YOUR OBJECTIVE
Scan the data beneath this task and copy each line that includes "shown".

GIVEN DATA
################

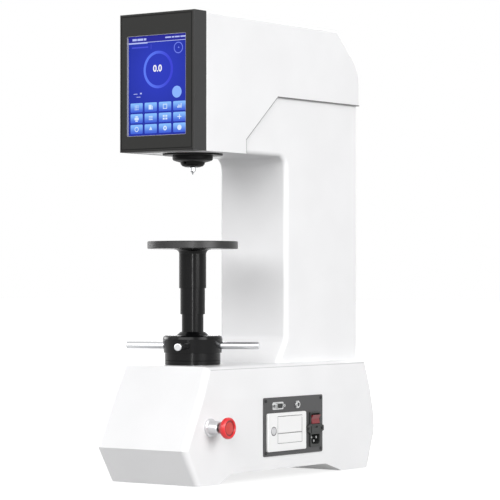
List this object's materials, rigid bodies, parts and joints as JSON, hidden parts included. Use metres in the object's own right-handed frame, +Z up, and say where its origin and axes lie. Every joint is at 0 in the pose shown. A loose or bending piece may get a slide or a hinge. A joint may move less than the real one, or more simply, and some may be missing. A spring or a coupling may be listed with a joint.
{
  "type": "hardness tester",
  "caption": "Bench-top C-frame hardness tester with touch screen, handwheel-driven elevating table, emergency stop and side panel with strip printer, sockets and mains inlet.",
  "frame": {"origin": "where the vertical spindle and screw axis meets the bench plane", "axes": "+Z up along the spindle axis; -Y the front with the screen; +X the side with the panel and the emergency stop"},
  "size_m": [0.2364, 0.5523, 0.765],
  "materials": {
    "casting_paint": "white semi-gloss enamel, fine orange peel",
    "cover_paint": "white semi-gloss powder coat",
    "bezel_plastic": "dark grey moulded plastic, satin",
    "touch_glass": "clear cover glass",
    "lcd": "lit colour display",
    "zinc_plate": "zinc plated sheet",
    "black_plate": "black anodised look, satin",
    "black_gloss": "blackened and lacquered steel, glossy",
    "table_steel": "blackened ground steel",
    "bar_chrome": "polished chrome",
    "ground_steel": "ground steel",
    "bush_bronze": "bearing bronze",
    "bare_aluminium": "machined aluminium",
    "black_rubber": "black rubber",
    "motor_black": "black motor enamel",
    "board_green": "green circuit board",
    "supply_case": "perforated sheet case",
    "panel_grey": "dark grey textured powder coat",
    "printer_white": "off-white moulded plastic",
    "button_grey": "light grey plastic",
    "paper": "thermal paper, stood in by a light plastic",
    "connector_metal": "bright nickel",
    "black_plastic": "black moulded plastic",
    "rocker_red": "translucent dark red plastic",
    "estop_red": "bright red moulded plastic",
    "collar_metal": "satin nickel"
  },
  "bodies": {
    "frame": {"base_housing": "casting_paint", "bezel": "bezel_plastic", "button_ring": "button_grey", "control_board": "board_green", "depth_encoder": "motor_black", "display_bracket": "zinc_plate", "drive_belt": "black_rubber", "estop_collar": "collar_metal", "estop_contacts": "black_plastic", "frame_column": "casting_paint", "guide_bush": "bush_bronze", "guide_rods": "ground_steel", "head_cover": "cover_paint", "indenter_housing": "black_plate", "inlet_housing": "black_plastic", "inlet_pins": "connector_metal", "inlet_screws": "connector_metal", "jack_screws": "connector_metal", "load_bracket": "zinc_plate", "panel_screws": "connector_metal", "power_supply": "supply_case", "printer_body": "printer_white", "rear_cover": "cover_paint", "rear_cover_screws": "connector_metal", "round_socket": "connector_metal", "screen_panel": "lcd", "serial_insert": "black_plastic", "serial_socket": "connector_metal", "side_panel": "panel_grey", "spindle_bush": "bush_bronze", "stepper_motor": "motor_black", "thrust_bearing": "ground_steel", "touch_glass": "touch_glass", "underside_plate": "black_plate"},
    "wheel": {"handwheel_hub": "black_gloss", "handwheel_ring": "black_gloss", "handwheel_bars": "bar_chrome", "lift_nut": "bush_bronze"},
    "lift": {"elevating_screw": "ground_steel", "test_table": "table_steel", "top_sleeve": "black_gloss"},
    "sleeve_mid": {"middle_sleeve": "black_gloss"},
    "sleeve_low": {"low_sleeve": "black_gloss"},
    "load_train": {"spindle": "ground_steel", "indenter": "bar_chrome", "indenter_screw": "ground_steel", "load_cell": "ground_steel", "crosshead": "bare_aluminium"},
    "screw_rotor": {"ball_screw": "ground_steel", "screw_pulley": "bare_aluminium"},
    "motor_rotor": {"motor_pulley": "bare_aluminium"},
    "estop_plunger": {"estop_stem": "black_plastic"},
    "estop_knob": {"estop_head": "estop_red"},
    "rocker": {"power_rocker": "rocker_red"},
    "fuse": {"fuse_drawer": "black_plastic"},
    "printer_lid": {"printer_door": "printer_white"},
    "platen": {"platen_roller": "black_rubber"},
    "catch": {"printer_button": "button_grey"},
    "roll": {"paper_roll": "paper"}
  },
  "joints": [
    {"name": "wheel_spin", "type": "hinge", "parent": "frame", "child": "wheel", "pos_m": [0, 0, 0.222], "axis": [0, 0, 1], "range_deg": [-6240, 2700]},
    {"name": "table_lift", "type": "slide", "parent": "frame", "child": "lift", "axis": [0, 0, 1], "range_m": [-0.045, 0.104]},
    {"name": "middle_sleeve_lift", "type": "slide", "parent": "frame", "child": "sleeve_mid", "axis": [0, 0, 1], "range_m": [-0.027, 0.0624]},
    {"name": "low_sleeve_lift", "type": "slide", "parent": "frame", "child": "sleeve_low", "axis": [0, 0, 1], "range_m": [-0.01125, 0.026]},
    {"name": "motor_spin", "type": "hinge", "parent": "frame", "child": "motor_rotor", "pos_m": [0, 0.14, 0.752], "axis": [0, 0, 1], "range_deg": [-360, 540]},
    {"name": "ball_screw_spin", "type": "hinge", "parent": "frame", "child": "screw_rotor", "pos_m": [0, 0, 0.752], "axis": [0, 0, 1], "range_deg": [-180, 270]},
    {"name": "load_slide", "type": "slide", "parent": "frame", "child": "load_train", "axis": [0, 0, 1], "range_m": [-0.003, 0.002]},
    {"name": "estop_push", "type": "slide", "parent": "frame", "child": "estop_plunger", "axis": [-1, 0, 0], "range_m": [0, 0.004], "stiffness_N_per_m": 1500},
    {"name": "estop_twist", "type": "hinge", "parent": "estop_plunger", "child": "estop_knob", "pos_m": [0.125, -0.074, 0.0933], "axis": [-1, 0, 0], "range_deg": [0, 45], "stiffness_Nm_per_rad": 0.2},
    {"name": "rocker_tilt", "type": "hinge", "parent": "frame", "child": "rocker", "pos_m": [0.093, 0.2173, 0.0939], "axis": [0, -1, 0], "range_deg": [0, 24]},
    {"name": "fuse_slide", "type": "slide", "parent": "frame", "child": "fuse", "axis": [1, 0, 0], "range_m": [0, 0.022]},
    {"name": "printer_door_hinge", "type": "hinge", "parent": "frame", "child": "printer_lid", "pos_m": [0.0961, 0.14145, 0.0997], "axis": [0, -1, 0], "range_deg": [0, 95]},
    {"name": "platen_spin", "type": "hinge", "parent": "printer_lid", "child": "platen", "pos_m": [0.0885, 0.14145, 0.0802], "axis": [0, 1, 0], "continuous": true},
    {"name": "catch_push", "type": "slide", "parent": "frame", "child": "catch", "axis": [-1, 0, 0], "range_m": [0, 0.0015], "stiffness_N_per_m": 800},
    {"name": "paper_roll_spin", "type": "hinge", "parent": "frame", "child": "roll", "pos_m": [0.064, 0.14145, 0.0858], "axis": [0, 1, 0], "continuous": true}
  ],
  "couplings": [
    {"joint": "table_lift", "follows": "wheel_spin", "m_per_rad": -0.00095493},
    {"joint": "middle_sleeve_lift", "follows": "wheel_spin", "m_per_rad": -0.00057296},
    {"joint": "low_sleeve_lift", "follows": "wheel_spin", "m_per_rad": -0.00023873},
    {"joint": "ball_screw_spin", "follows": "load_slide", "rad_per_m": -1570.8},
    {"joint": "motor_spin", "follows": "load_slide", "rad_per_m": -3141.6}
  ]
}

################

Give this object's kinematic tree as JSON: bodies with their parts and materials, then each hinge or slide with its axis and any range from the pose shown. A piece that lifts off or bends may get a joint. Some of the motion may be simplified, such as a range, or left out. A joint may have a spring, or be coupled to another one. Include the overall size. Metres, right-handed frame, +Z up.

################

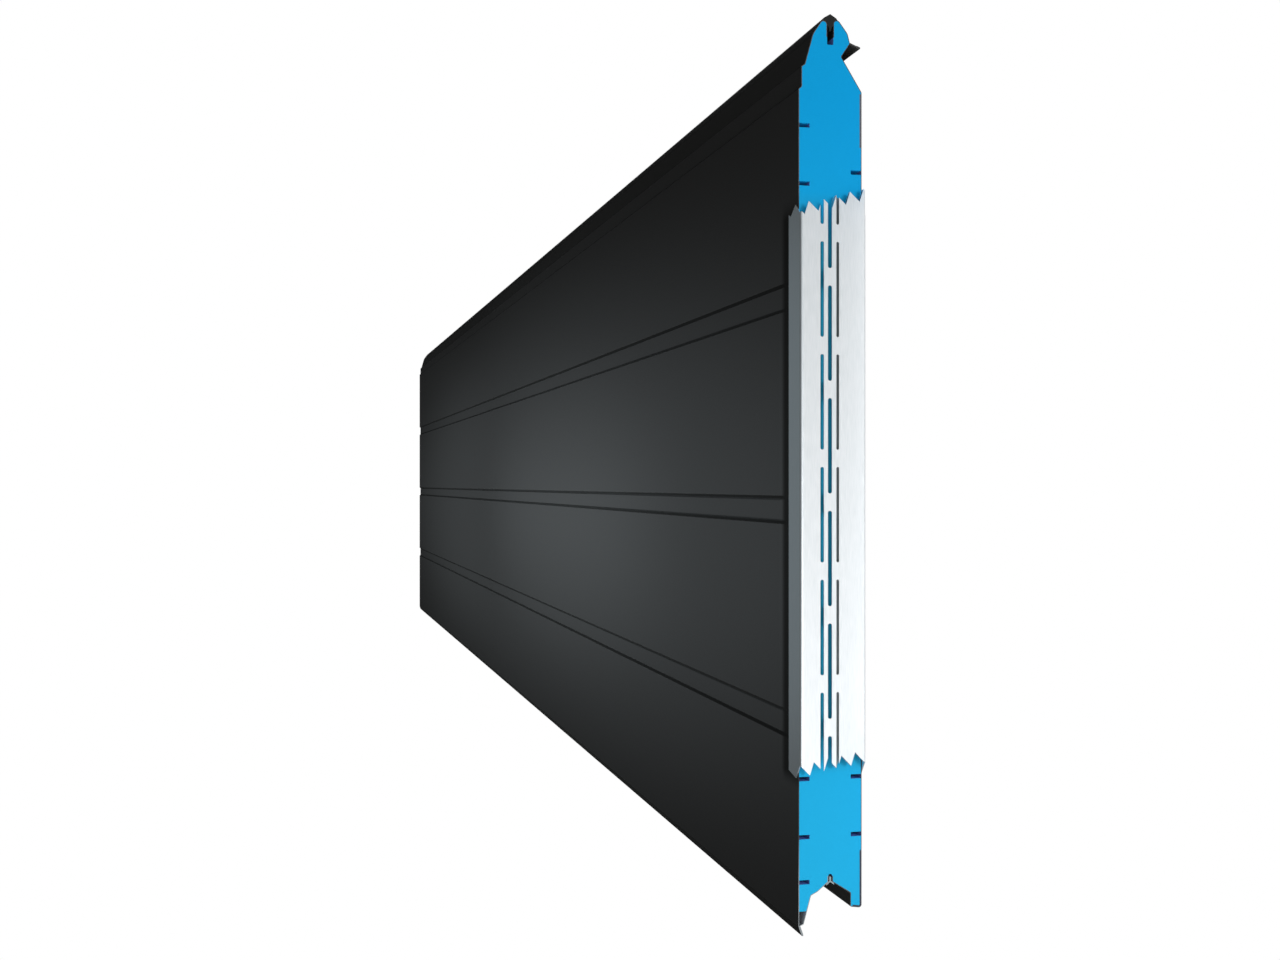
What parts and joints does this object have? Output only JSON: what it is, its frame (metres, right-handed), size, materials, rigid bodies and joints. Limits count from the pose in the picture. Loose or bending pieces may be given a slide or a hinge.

################

WRITTEN SOLUTION
List this object's materials, rigid bodies, parts and joints as JSON, hidden parts included. Use metres in the object's own right-handed frame, +Z up, and say where its origin and axes lie. Every joint is at 0 in the pose shown. A loose or bending piece may get a slide or a hinge. A joint may move less than the real one, or more simply, and some may be missing. A spring or a coupling may be listed with a joint.
Give this object's kinematic tree as JSON: bodies with their parts and materials, then each hinge or slide with its axis and any range from the pose shown. A piece that lifts off or bends may get a joint. Some of the motion may be simplified, such as a range, or left out. A joint may have a spring, or be coupled to another one. Include the overall size. Metres, right-handed frame, +Z up.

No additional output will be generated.